That is exactly where nftables steps in. It is not just a newer version of iptables — it is an entirely different approach to packet filtering, built from the ground up to be faster, cleaner, and far more flexible. On Ubuntu 26.04, nftables is the native firewall framework, and UFW itself sits on top of it behind the scenes.

This guide walks you through everything: the architecture of nftables, how to build tables, chains, and rules from scratch, how to configure NAT and port forwarding, and how to make your ruleset survive a reboot. A hands-on lab section at the end gives you reproducible commands to practice on your own Ubuntu 26.04 system.

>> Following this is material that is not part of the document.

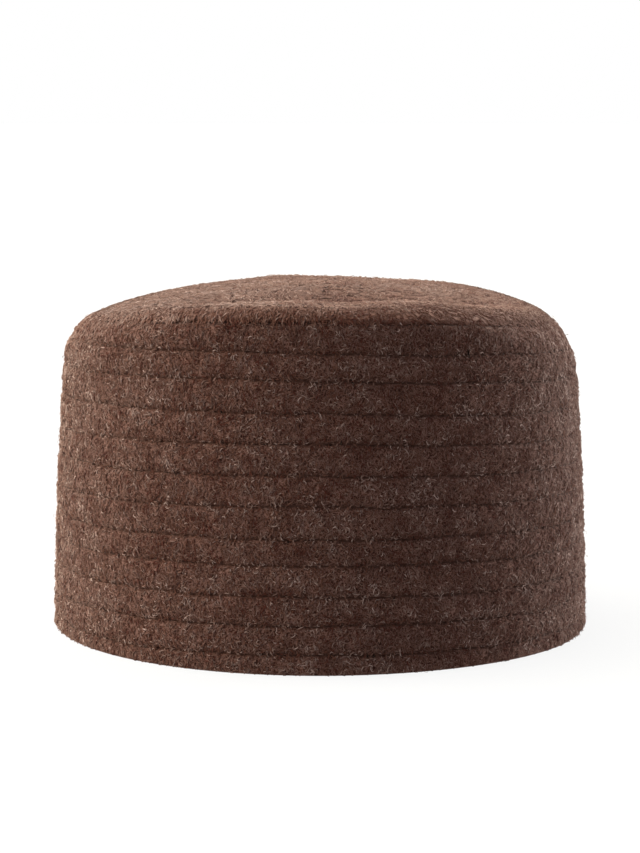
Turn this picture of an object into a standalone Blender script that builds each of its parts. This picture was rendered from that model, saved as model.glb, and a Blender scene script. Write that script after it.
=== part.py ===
"""A brimless oval hat of boiled wool, stitched round in level rows, with a softly dented flat top.

Metres, +Z up. The origin is the middle of the hem's plane, and the front of the hat faces -Y.
The tables below hold millimetres, which each ring of points turns into metres as it is placed.
"""

from collections import namedtuple
from math import asin, cos, degrees, exp, pi, sin

import bmesh
import bpy

MM = 0.001

# The wall's outline: a 58 cm head size, longer from front to back than across
HALF_WIDTH = 91.7
EXTRA_DEPTH = 8.0
LEAN = 0.0137
BOW = 0.00036

# Thickness of the quilted wall, of its edge at the crown seam, and of the top
WALL_THICK = 3.6
SEAM_THICK = 3.0
TIP_THICK = 3.0

# Sizes that change round the hat are given at its front, right, back and left, as its front is looked at
Around = namedtuple("Around", "front right back left")
EDGE_HEIGHT = Around(front=114.5, right=107.8, back=113.2, left=106.8)
EDGE_DEEP = Around(front=6.5, right=14.6, back=11.5, left=13.8)
EDGE_TALL = Around(front=6.5, right=23.4, back=11.5, left=16.0)
EDGE_DROP = 2.8

# The top edge is a little twisted, higher at the front left and the back right, and uneven
TWIST = 0.45
Dip = namedtuple("Dip", "degrees reach depth")
EDGE_DIPS = [
    Dip(degrees=69, reach=15, depth=1.0),
    Dip(degrees=102, reach=8, depth=-0.7),
    Dip(degrees=275, reach=7, depth=0.6),
    Dip(degrees=304, reach=14, depth=-0.5),
]

# At its front right the hat stands out a little more, and its edge turns over later but further in
FULLER = Dip(degrees=325, reach=25, depth=1.6)
EDGE_EASED = Dip(degrees=305, reach=20, depth=14.0)
EDGE_LATE = Dip(degrees=305, reach=20, depth=5.0)

# Lines of stitching from the crown seam down, and how far each one pulls the cloth in
Row = namedtuple("Row", "height pull")
ROWS = [
    Row(Around(109.4, 103.7, 107.0, 105.6), 0.7),
    Row(Around(99.9, 95.4, 98.6, 98.5), 0.7),
    Row(Around(91.4, 86.1, 90.4, 89.4), 0.8),
    Row(Around(81.3, 76.0, 80.6, 79.4), 0.9),
    Row(Around(71.9, 66.5, 71.4, 68.4), 0.9),
    Row(Around(62.0, 57.7, 61.8, 59.2), 0.9),
    Row(Around(52.5, 48.5, 52.4, 49.0), 1.0),
    Row(Around(42.4, 39.2, 42.4, 39.7), 1.0),
    Row(Around(34.2, 30.9, 34.0, 31.4), 1.0),
    Row(Around(24.4, 21.5, 24.2, 22.2), 1.0),
    Row(Around(15.4, 12.9, 15.2, 12.5), 1.0),
    Row(Around(6.2, 4.1, 6.1, 3.6), 1.0),
]

# The cloth between two lines: how far down from the upper line, and how far it lies under the fullest point
Puff = namedtuple("Puff", "down inset")
PUFFS = [Puff(0.22, 0.0), Puff(0.75, 0.35)]
HEM_PUFF = 0.35

# The hem's corners, with a flat ring between them that the hat stands on
Corner = namedtuple("Corner", "height inset")
HEM = [Corner(0.6, 0.2), Corner(0.0, 0.9), Corner(0.0, 2.9), Corner(0.8, WALL_THICK)]

# Rings of the wall's plain inner face, as parts of the way up to the second line of stitching
INNER_STEPS = [0.28, 0.55, 0.8]

# Dents in the top: middle, reach across and along, and depth
Dent = namedtuple("Dent", "x y across along depth")
DENTS = [
    Dent(x=-50, y=-48, across=25, along=15, depth=7.5),
    Dent(x=-20, y=-41, across=24, along=16, depth=7.0),
    Dent(x=12, y=-30, across=26, along=19, depth=8.0),
    Dent(x=38, y=-20, across=20, along=16, depth=3.0),
]
CENTRE_HEIGHT = 115.0

# Rings of the crown tip: parts of the way up the turned edge, then scales of the top's outline
EDGE_STEPS = [0.0, 0.16, 0.4, 0.7, 1.0]
INNER_EDGE_STEPS = [1.0, 0.5, 0.0]
TOP_STEPS = [0.93, 0.84, 0.71, 0.55, 0.37, 0.18]

SEAM_GAP = 0.3
SIDES = 60

# Linear colour of the wool
WOOL = (0.08, 0.043, 0.033, 1.0)


def round_the_hat(sizes, angle, drop=2.0):
    """One of the sizes that change round the hat, in any direction. A larger drop keeps to the sides more."""
    across = abs(cos(angle)) ** drop
    end = sizes.front if sin(angle) < 0 else sizes.back
    side = (sizes.right + sizes.left) / 2
    lean = (sizes.right - sizes.left) / 2
    return side * across + end * (1 - across) + lean * cos(angle)


def dip(sizes, angle):
    """How deep a dip is in a direction."""
    away = (degrees(angle) - sizes.degrees + 180) % 360 - 180
    return sizes.depth * exp(-((away / sizes.reach) ** 2))


def edge_height(angle):
    """The height of the top edge."""
    level = round_the_hat(EDGE_HEIGHT, angle, EDGE_DROP)
    return level + TWIST * sin(2 * angle) - sum(dip(sizes, angle) for sizes in EDGE_DIPS)


def edge_deep(angle):
    """How far the turned edge reaches in over the top."""
    return round_the_hat(EDGE_DEEP, angle) + dip(EDGE_EASED, angle)


def edge_tall(angle):
    """How far under its top the turned edge starts."""
    return round_the_hat(EDGE_TALL, angle) - dip(EDGE_LATE, angle)


def wall(height):
    """Half the hat's width at a height, leaning in more towards the top."""
    return HALF_WIDTH - LEAN * height - BOW * height**2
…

For most of the 2000s and 2010s, iptables was the standard Linux firewall tool. It worked, but it carried significant baggage. Separate tools existed for IPv4, IPv6, ARP, and bridge traffic — iptables, ip6tables, arptables, ebtables — meaning any complete firewall setup required managing four separate rulesets simultaneously.

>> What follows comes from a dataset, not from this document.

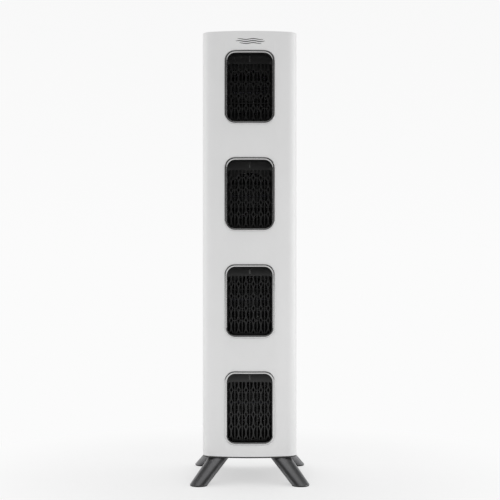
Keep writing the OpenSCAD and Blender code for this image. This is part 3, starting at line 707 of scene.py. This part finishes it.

nftables collapses all of that into a single, unified framework. Using the inet address family, one set of rules handles both IPv4 and IPv6 traffic. Beyond unification, there are meaningful performance and usability improvements:
| ℹ️ Ubuntu 26.04 and iptables When you type iptables on Ubuntu 26.04, you are not talking to a real iptables kernel module. The command is a symbolic link to xtables-nft-multi — a compatibility shim that translates your iptables syntax into equivalent nftables rules. Everything runs through nftables under the hood. This is why learning nftables directly is worth your time. |
Before writing a single rule, it helps to understand the three-level hierarchy that nftables uses to organize all firewall logic. Every piece of configuration fits into one of these three layers.
| Concept | Description |
| Tables | Top-level containers. You choose a name and an address family (ip, ip6, inet, arp, bridge, netdev). Tables do not filter anything on their own. |
| Chains | Live inside tables. Base chains hook into specific points in the kernel’s packet-processing pipeline (input, output, forward, prerouting, postrouting). Regular chains are called from rules and act like subroutines. |
| Rules | The actual filtering logic. Each rule contains match criteria (protocol, port, IP address, connection state) and a verdict (accept, drop, reject, log, jump to another chain). |
| Families | inet handles both IPv4 and IPv6 — use this for nearly all server firewall work. ip is IPv4-only. netdev hooks in at the network device level, before any routing decision. |
| Hooks | input: traffic destined for this machine. output: traffic leaving this machine. forward: traffic routed through this machine. prerouting / postrouting: used for NAT. |
| Priority | Determines chain execution order when multiple chains hook into the same point. Lower values run first. The filter keyword maps to priority 0 as a readable alias. |
| Policy | The default verdict when a packet exits a chain without matching any rule. accept lets it through; drop silently discards it. |
NAT and port forwarding built in: No separate kernel modules required. Add a nat table with prerouting and postrouting chains and you are done.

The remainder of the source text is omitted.